Child Guidance
Child Guidance
Child guidance in the United States began with an idealistic mission characteristic of Progressive reform: prevention, first of juvenile delinquency and then of mental illness by identifying the first signs of problems in children. Over the years, the goal of prevention faded, and child guidance came to treat mild behavior and emotional problems in children. The child guidance movement began in 1922 as part of a program sponsored by a private foundation, the Commonwealth Fund's Program for the Prevention of Juvenile Delinquency.
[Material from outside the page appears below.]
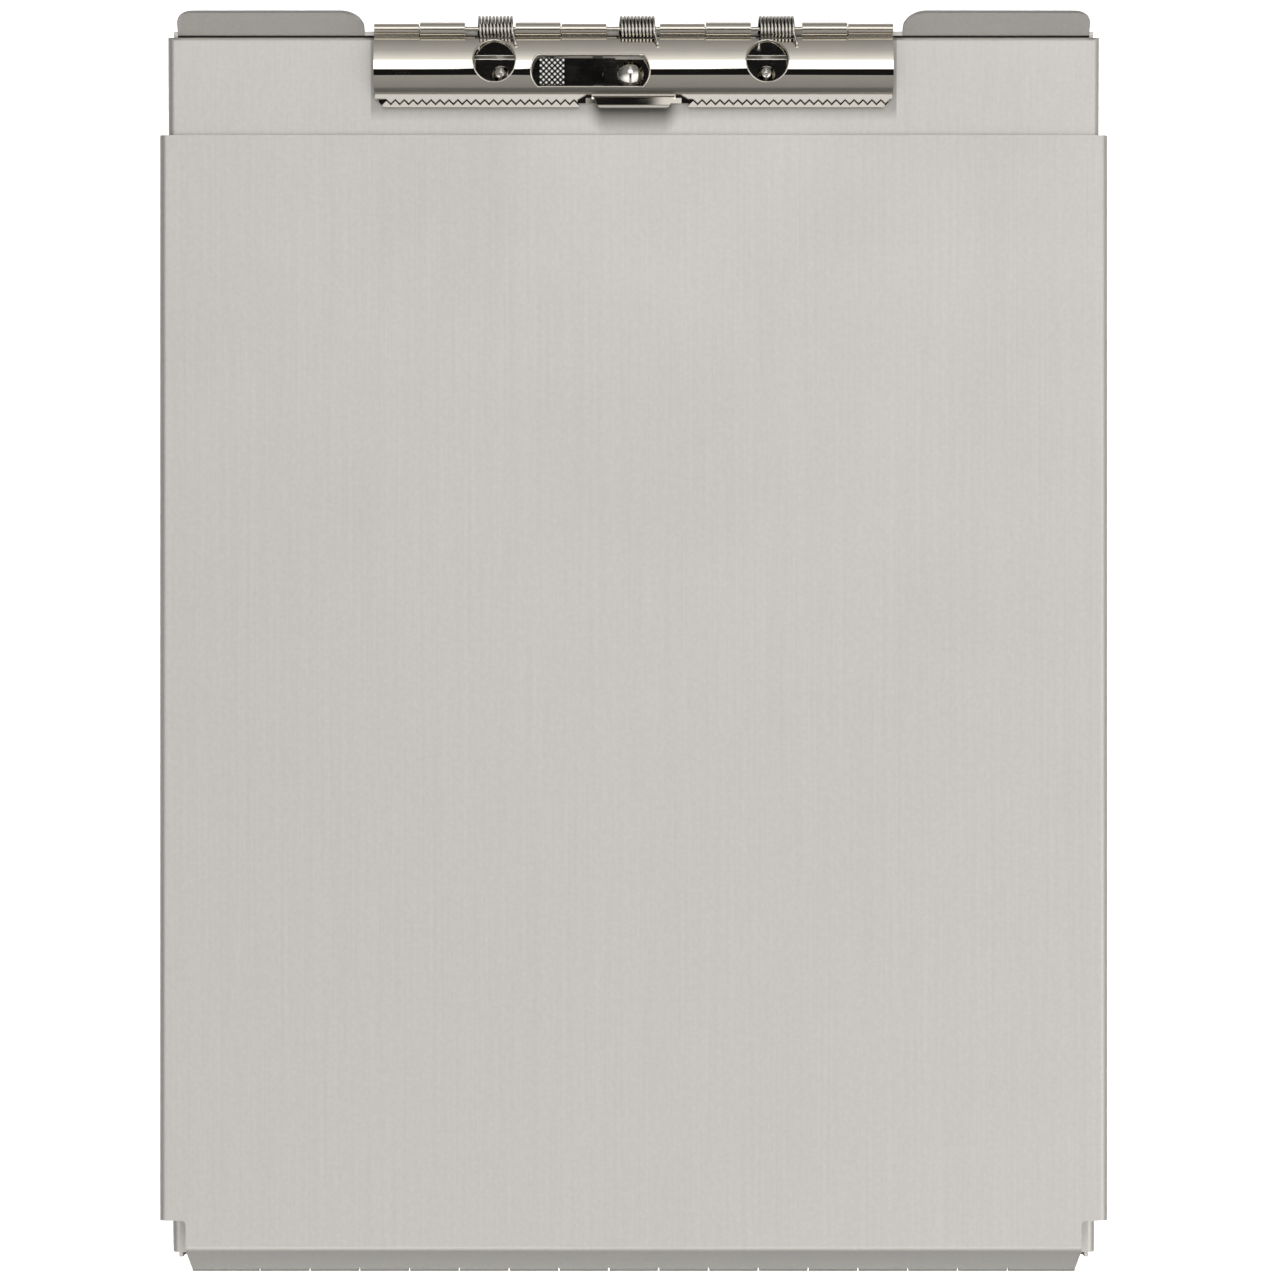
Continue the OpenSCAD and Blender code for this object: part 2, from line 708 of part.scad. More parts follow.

The movement established community facilities, called child guidance clinics, for treating so-called maladjusted children, school-aged children of normal intelligence exhibiting slight behavior or psychological problems.
The Program for the Prevention of Juvenile Delinquency introduced eight demonstration clinics in cities across the country, which sparked the creation of some forty-two clinics by 1933. Child guidance clinics employed clinical teams made up of newly established professionals: a psychiatrist, a psychologist, and a psychiatric social worker. Members of these clinical teams pooled their different perspectives to provide treatment sensitive to all aspects of the child's situation. Established as facilities to treat all maladjusted children in a community, the new clinics cooperated with existing social welfare, educational, and medical services to reach the widest range of children.
The child guidance movement of the early 1920s embodied the optimism and vigorous outreach of the mental hygiene movement–psychiatry's early-twentieth-century push into the community, to educate the public about mental illness, identify its early signs, and it was hoped, to prevent it. The very term guidance suggests something between education and nurture on the one hand, and medical models of treatment and cure, on the other. By the 1930s, however, child guidance was a clearly delineated medical endeavor, aimed at treating a population of children with mild behavioral and emotional problems within the confines of clinic offices. Gone was the practice of early intervention in children, the broad local outreach linking clinics to networks of child-helping services, and identifying problems in children appearing in a variety of locations throughout the community, especially immigrant and poor children.
Nevertheless, child guidance continued to direct itself toward the same at-risk population: treatment of the so-called problem child. Child guidance defined the problem child as a child of normal intelligence, exhibiting a range of behavior and psychological problems, which were lumped together in a category called maladjustment. Indications of such maladjustments ranged from thumb sucking, nail biting, enuresis, and night terrors, in younger children, to personality traits such as sensitiveness, seclusiveness, apathy, excessive imagination, and fanciful lying. Also included was a category of undesirable behavior in older children such as disobedience, teasing, bullying, temper tantrums, seeking bad companions, keeping late hours, and engaging in sexual activities.
The problem child in the early movement was a social problem; its definition signified nonconformity to socially defined norms of behavior. The clinics were invested with social importance, responsible for enforcing norms of behavior and preventing social deviance. By 1930, child guidance began to help individual children whose problems were seen as important only to themselves and their families. The focus of problems had changed from an aggressive, extroverted, misbehaving child, to the internal psychological and emotional states of children. Child psychiatrists, psychologists and psychiatric social workers, saw their work as medical; diagnosing psychological disorders in children. This shift brought about a marked change in the social characteristics of the problem child. The social agenda of child guidance in the 1920s reached poorer, immigrant children, on whom it imposed middle-class standards of conformity. By the 1930s, child guidance treated an increasingly middle-class, native born population: the children of anxious, educated parents. With this profound change in focus, child guidance clinics became centers of research and treatment for the continually shifting population of problem children in the community.
See also: Child Psychology; Child Saving; Juvenile Court .
bibliography
Horn, Margo. 1989. Before It's Too Late: The Child Guidance Movement in the United States 1922–1945. Philadelphia: Temple University Press.
Jones, Kathleen. 1999. Taming the Troublesome Child: American Families, Child Guidance, and the Limits of Psychiatric Authority. Cambridge, MA: Harvard University Press.